Patrick Henry was also convinced that the power over the various state militias given to the federal government in the new Constitution could be used to strip the slave states of their slave-patrol militias. He knew the majority in the North opposed slavery, and he worried that they'd use the Constitution to free the South's slaves (a process then called "manumission").
The abolitionists would, he was certain, use that power (and, ironically, this is pretty much what Abraham Lincoln ended up doing): "[T]hey will search that paper [the Constitution], and see if they have power of manumission," said Henry. "And have they not, sir? Have they not power to provide for the general defence and welfare? May they not think that these call for the abolition of slavery? May they not pronounce all slaves free, and will they not be warranted by that power?
"This is no ambiguous implication or logical deduction. The paper [proposed Constitution] speaks to the point: they have the power in clear, unequivocal terms, and will clearly and certainly exercise it."
He added, "This is a local matter, and I can see no propriety in subjecting it to Congress."
James Madison, the "Father of the Constitution" and a slaveholder himself, basically called Patrick Henry paranoid. "I was struck with surprise," Madison said, "when I heard him express himself alarmed with respect to the emancipation of slaves. . . . There is no power to warrant it, in that paper [the Constitution]. If there be, I know it not."
But the southern fears wouldn't go away.
Patrick Henry even argued that southerners' "property" (slaves) would be lost under the new Constitution, and the resulting slave uprising would be a disaster for them: "In this situation," Henry said to Madison, "I see a great deal of the property of the people of Virginia in jeopardy, and their peace and tranquility gone."
So Madison, who had (at Jefferson's insistence) already begun to prepare proposed amendments to the Constitution, changed his first draft to one that addressed the militia issue to make sure it was unambiguous that the southern states could maintain their slave patrol militias.
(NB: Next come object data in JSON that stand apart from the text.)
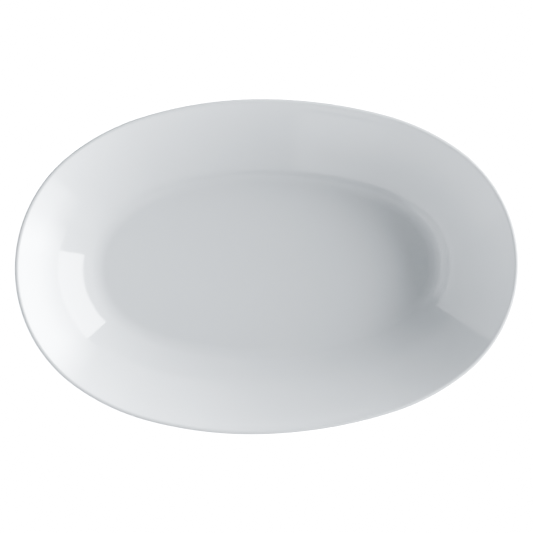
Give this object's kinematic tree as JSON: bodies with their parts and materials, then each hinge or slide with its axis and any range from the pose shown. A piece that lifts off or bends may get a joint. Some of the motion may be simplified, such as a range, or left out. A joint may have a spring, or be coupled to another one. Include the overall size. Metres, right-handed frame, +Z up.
{
  "type": "oval serving platter",
  "caption": "Deep oval serving platter in white glazed porcelain: flat well, flaring wall, full-round lip and a low oval foot ring with a bare bearing edge.",
  "frame": {"origin": "on the table, under the middle of the platter, in the plane of the foot ring's bearing face", "axes": "+X along the platter's length, +Y across its width, +Z up out of the well"},
  "size_m": [0.38, 0.2532, 0.0528],
  "materials": {
    "fired_clay": "unglazed porcelain, fine matte",
    "bare_foot_clay": "unglazed porcelain, ground smooth",
    "white_glaze": "high gloss, clear glaze over white clay, slightly cool"
  },
  "bodies": {
    "root": {"porcelain_body": "fired_clay", "foot_ring": "bare_foot_clay", "inside_glaze": "white_glaze", "outside_glaze": "white_glaze", "base_glaze": "white_glaze"}
  },
  "joints": []
}
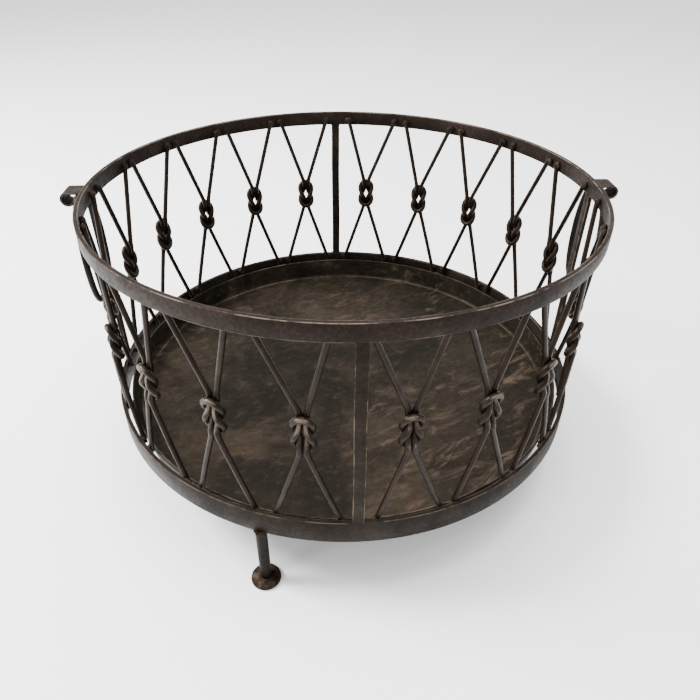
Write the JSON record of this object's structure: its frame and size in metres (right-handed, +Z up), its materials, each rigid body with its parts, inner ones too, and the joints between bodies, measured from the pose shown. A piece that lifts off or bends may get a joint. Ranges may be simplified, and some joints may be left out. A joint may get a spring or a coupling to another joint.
{
  "type": "round wrought-iron fire basket",
  "caption": "Low round fire basket: a wall of knotted iron rods between two flat-bar hoops, a shallow ash pan in its foot, short legs on disc feet and an oval drop handle on each side.",
  "frame": {"origin": "on the ground under the middle of the basket", "axes": "+Z up; +X through the right-hand handle and -X through the left-hand one; -Y towards the upright that faces the front"},
  "size_m": [0.6536, 0.6, 0.358],
  "materials": {
    "forged_bar": "dark brown-black iron, worn bright on its edges",
    "round_rod": "dark brown-grey forged rod, satin",
    "pan_sheet": "mottled brown sheet with rust and brushed marks",
    "weld_metal": "rough, rusted weld",
    "leg_bar": "dark brown-grey bar, satin",
    "rusty_foot": "rough brown rust",
    "handle_rod": "dark smooth bar, satin",
    "handle_strap": "dark brown strap, worn on top"
  },
  "bodies": {
    "basket": {"top_hoop": "forged_bar", "bottom_hoop": "forged_bar", "ash_pan": "pan_sheet", "pan_tacks": "weld_metal", "upright_right": "forged_bar", "upright_back": "forged_bar", "upright_left": "forged_bar", "upright_front": "forged_bar", "upper_rod_01": "round_rod", "upper_rod_02": "round_rod", "upper_rod_03": "round_rod", "upper_rod_04": "round_rod", "upper_rod_05": "round_rod", "upper_rod_06": "round_rod", "upper_rod_07": "round_rod", "upper_rod_08": "round_rod", "upper_rod_09": "round_rod", "upper_rod_10": "round_rod", "upper_rod_11": "round_rod", "upper_rod_12": "round_rod", "upper_rod_13": "round_rod", "upper_rod_14": "round_rod", "upper_rod_15": "round_rod", "upper_rod_16": "round_rod", "upper_rod_17": "round_rod", "upper_rod_18": "round_rod", "upper_rod_19": "round_rod", "upper_rod_20": "round_rod", "lower_rod_01": "round_rod", "lower_rod_02": "round_rod", "lower_rod_03": "round_rod", "lower_rod_04": "round_rod", "lower_rod_05": "round_rod", "lower_rod_06": "round_rod", "lower_rod_07": "round_rod", "lower_rod_08": "round_rod", "lower_rod_09": "round_rod", "lower_rod_10": "round_rod", "lower_rod_11": "round_rod", "lower_rod_12": "round_rod", "lower_rod_13": "round_rod", "lower_rod_14": "round_rod", "lower_rod_15": "round_rod", "lower_rod_16": "round_rod", "lower_rod_17": "round_rod", "lower_rod_18": "round_rod", "lower_rod_19": "round_rod", "lower_rod_20": "round_rod", "leg_front": "leg_bar", "leg_right": "leg_bar", "leg_back": "leg_bar", "foot_front": "rusty_foot", "foot_right": "rusty_foot", "foot_back": "rusty_foot", "handle_strap_left": "handle_strap", "handle_strap_right": "handle_strap"},
    "left_handle": {"drop_handle_left": "handle_rod"},
    "right_handle": {"drop_handle_right": "handle_rod"}
  },
  "joints": [
    {"name": "right_handle_swing", "type": "hinge", "parent": "basket", "child": "right_handle", "pos_m": [0.3064, 0, 0.3471], "axis": [0, -1, 0], "range_deg": [0, 195]},
    {"name": "left_handle_swing", "type": "hinge", "parent": "basket", "child": "left_handle", "pos_m": [-0.3064, 0, 0.3471], "axis": [0, 1, 0], "range_deg": [0, 195]}
  ]
}
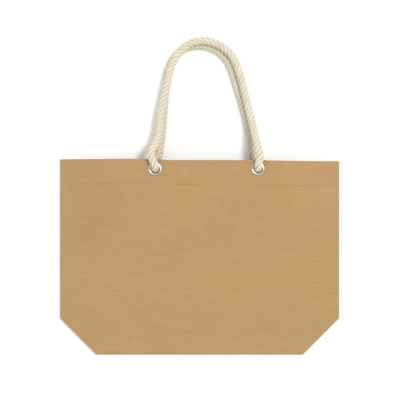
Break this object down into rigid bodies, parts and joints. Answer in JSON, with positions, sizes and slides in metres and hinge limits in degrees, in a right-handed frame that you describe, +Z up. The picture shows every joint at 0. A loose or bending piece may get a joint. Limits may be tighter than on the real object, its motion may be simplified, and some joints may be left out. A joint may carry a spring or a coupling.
{
  "type": "rope handle tote bag",
  "caption": "Empty wide tote bag with a folded-in boxed base, lying on its back, with two twisted rope handles through metal eyelets that swing over its faces.",
  "frame": {"origin": "under the middle of the bag's body, on the surface that its back panel lies on", "axes": "+Z up out of the front panel, +Y from the base towards the mouth and the handles, +X to the right across the front panel"},
  "size_m": [0.5, 0.568, 0.0644],
  "materials": {
    "cloth": "woven tan cloth with slub yarns, matt",
    "thread": "overlocked seam edges, matt",
    "rope": "undyed twisted cotton rope, matt",
    "nickel": "nickel-plated, polished"
  },
  "bodies": {
    "bag": {"front_panel": "cloth", "back_panel": "cloth", "base_panel": "cloth", "left_corner_gusset": "cloth", "right_corner_gusset": "cloth", "front_hem_facing": "cloth", "back_hem_facing": "cloth", "left_side_seam": "thread", "right_side_seam": "thread", "left_corner_seam": "thread", "right_corner_seam": "thread", "front_left_eyelet": "nickel", "front_right_eyelet": "nickel", "back_left_eyelet": "nickel", "back_right_eyelet": "nickel", "front_left_washer": "nickel", "front_right_washer": "nickel", "back_left_washer": "nickel", "back_right_washer": "nickel", "front_left_rope_end": "rope", "front_right_rope_end": "rope", "back_left_rope_end": "rope", "back_right_rope_end": "rope"},
    "front_handle": {"front_handle_rope": "rope"},
    "back_handle": {"back_handle_rope": "rope"}
  },
  "joints": [
    {"name": "front_handle_swing", "type": "hinge", "parent": "bag", "child": "front_handle", "pos_m": [0.012, 0.157, 0.0577], "axis": [1, 0, 0], "range_deg": [0, 180]},
    {"name": "back_handle_swing", "type": "hinge", "parent": "bag", "child": "back_handle", "pos_m": [0.012, 0.157, 0.0071], "axis": [1, 0, 0], "range_deg": [-165, 0]}
  ]
}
His first draft for what became the Second Amendment had said: "The right of the people to keep and bear arms shall not be infringed; a well armed, and well regulated militia being the best security of a free country [emphasis mine]: but no person religiously scrupulous of bearing arms, shall be compelled to render military service in person."
But Henry, Mason, and others wanted southern states to preserve their slave-patrol militias independent of the federal government. So Madison changed the word "country" to the word "state" and redrafted the Second Amendment into today's form:
"A well regulated Militia, being necessary to the security of a free State [emphasis mine], the right of the people to keep and bear Arms, shall not be infringed."
Little did Madison, Jefferson, or Henry realize that one day in the future, weapons-manufacturing corporations, newly defined as "persons" by a dysfunctional Supreme Court, would use his slave-patrol militia amendment to protect their "right" to manufacture and sell guns to individuals who would use them to murder schoolchildren.